• STORED ROWS
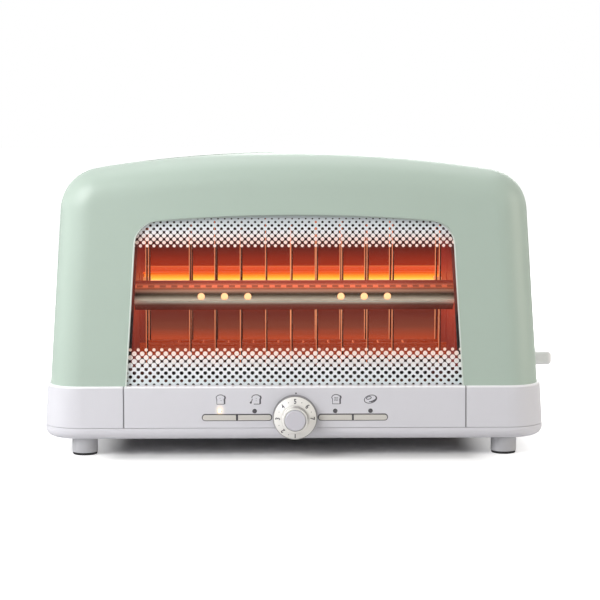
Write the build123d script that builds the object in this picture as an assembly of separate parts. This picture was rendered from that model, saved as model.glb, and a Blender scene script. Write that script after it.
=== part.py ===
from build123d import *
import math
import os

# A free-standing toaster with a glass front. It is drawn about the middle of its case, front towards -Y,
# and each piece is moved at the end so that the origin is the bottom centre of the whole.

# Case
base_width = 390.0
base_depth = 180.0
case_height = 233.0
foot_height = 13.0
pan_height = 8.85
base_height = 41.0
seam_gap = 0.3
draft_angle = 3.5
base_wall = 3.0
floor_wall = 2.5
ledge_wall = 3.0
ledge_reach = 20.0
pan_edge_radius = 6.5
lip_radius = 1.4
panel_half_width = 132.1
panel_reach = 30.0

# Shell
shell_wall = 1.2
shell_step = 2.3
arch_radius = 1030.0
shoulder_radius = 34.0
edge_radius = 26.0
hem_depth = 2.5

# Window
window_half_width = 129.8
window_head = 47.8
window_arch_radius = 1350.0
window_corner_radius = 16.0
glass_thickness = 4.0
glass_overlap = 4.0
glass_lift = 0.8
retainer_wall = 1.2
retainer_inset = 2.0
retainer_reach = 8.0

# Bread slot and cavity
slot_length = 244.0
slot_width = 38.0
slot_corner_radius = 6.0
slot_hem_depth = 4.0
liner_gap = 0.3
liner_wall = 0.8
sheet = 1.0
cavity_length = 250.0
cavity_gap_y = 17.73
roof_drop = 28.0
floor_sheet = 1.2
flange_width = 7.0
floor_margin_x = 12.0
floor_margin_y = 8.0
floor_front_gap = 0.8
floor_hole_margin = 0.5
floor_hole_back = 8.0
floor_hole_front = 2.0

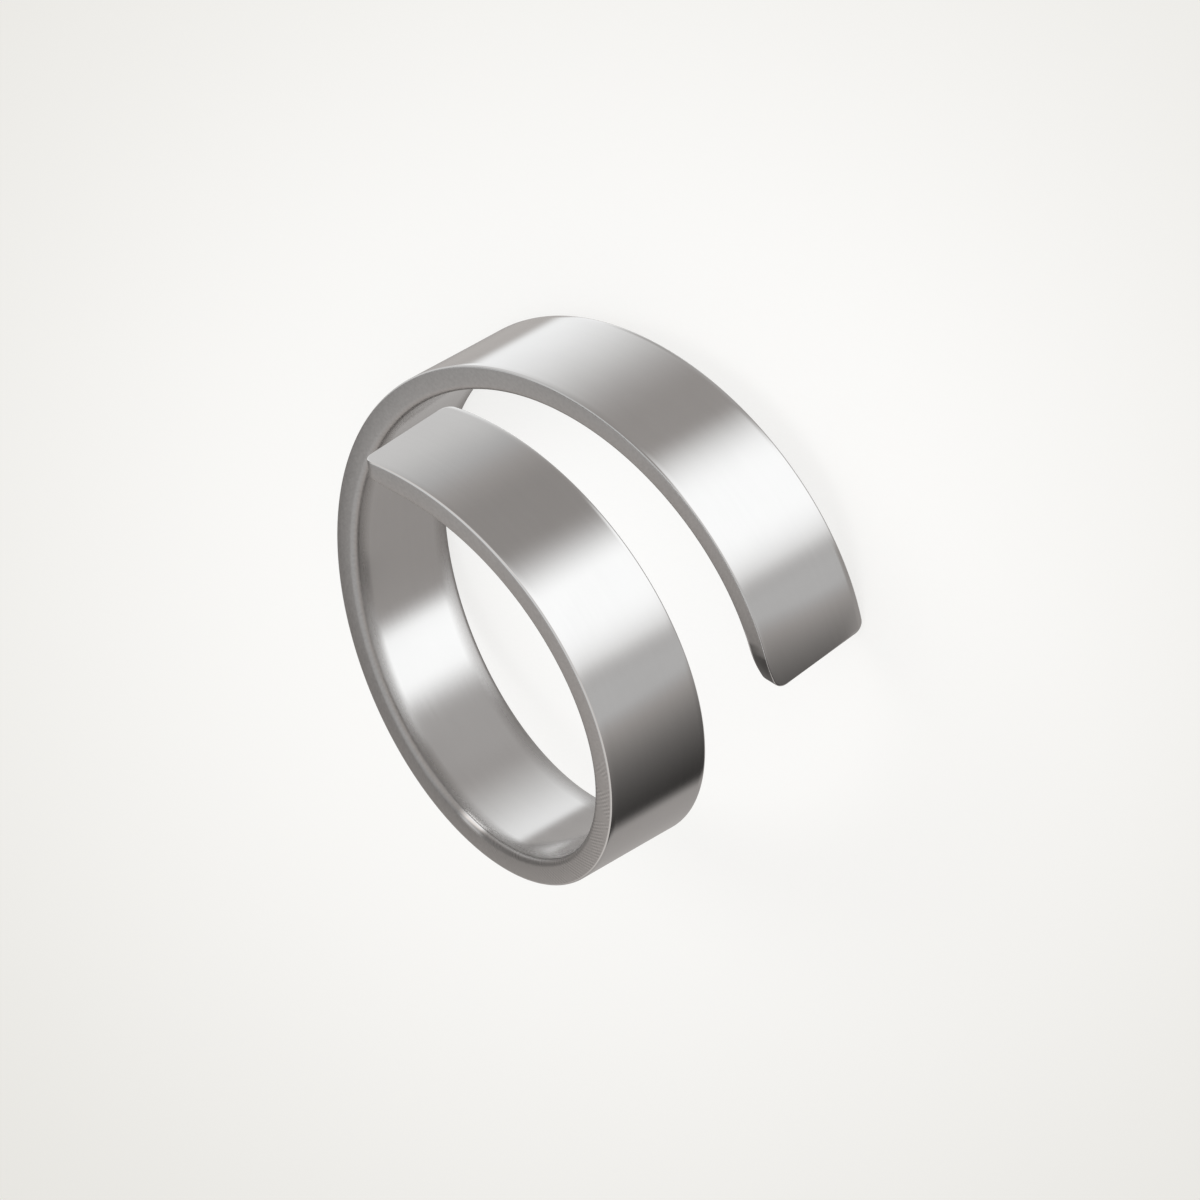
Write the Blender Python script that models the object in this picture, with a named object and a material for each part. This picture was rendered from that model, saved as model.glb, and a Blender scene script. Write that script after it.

• INSTRUCTIONS TO FOLLOW
From the top of the listing above, restate each line word for word up to and including the line with "hem_depth = 2.5"; add nothing else.

• RIGHT ANSWER
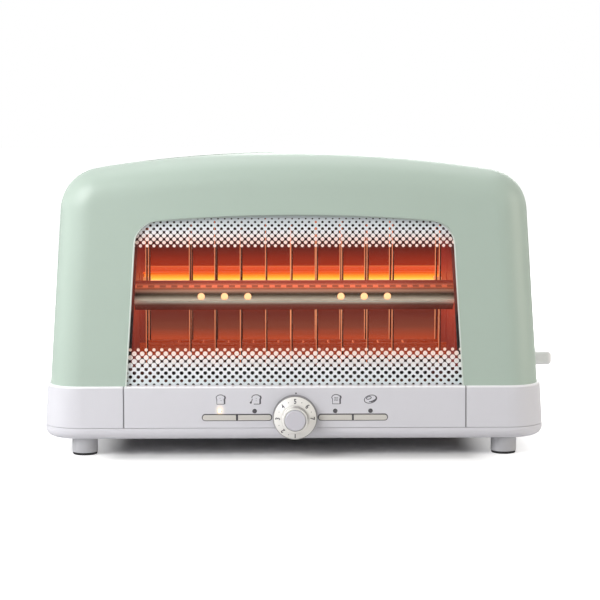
Write the build123d script that builds the object in this picture as an assembly of separate parts. This picture was rendered from that model, saved as model.glb, and a Blender scene script. Write that script after it.
=== part.py ===
from build123d import *
import math
import os

# A free-standing toaster with a glass front. It is drawn about the middle of its case, front towards -Y,
# and each piece is moved at the end so that the origin is the bottom centre of the whole.

# Case
base_width = 390.0
base_depth = 180.0
case_height = 233.0
foot_height = 13.0
pan_height = 8.85
base_height = 41.0
seam_gap = 0.3
draft_angle = 3.5
base_wall = 3.0
floor_wall = 2.5
ledge_wall = 3.0
ledge_reach = 20.0
pan_edge_radius = 6.5
lip_radius = 1.4
panel_half_width = 132.1
panel_reach = 30.0

# Shell
shell_wall = 1.2
shell_step = 2.3
arch_radius = 1030.0
shoulder_radius = 34.0
edge_radius = 26.0
hem_depth = 2.5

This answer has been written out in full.